Visitor Experience and Tours

Visitors to the lighthouse can explore the state park and conveniently park within its grounds. The park is open daily from May 15 to October 15, with admission fees of $3 for adult Maine residents, $4 for adult non-Maine residents, and $1 for senior non-Maine residents. Children aged 5 to 11 are charged $1, while children under 5 enjoy free admission. Maine residents aged 65 and older also enjoy free admission. Visitors can continue to enjoy the park during the off-season by parking outside the gate and walking in during the same hours. Facilities are closed during the off-season.

West Quoddy Lighthouse is still operational and continues to use the 1857 third-order Fresnel lens. Since 2002, volunteers from the West Quoddy Head Light Keepers Association have operated a visitor center in the keeper’s dwelling. Tours to the top of the tower are given at intervals during the summer, typically every Saturday in July and August, during the West Quoddy Annual Lighthouse Celebration in July, and on the second Saturday in September for Maine Open Lighthouse Day. Check for upcoming dates or call the visitor center for the summer schedule.

A Symbol of the Easternmost Point

A stone sign proudly proclaims the lighthouse as the “easternmost point in the U.S.A.” While it is indeed the easternmost building in the United States, the actual easternmost point extends further eastward from the shore. Nonetheless, this distinction adds to the lighthouse’s charm and allure.

A Historic Honor

On July 4, 1980, West Quoddy Head Lighthouse received a significant honor by being added to the National Register of Historic Places. This recognition celebrates the lighthouse’s historical significance and the crucial role it played in safeguarding maritime activities in the region. The inclusion on this prestigious list ensures that the lighthouse’s legacy will be preserved for future generations.

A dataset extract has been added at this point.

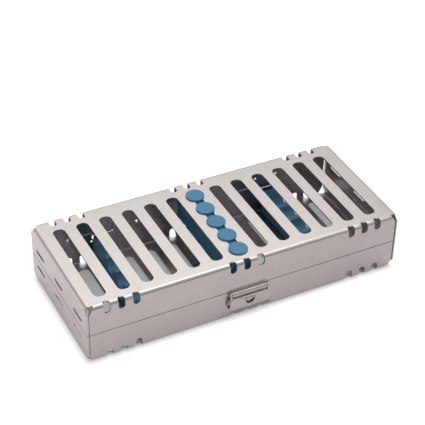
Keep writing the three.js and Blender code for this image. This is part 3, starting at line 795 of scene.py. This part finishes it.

As you explore the West Quoddy Head Lighthouse, you can also appreciate its reference number, 80004601, on the National Register of Historic Places, signifying its enduring importance in American history and culture.


Address: 973 South Lubec Road, Lubec, Maine
Place GPS Coordinates: 44.815139, -66.950417
Parking GPS Coordinates: 44.815139, -66.950417
Parking Notes: The lighthouse is located at the very end of South Lubec Road in Quoddy Head State Park. There is a parking area just before reaching the lighthouse. Another parking area can be found a few hundred feet southwest of the lighthouse. There are park fees charged from May 15 through October 15. They are payable at the self-service collection station at the picnic area parking lot. During the season, the gate to the state park opens at 9am. Off-season, visitors are welcome during daylight hours but should take care in inclement conditions.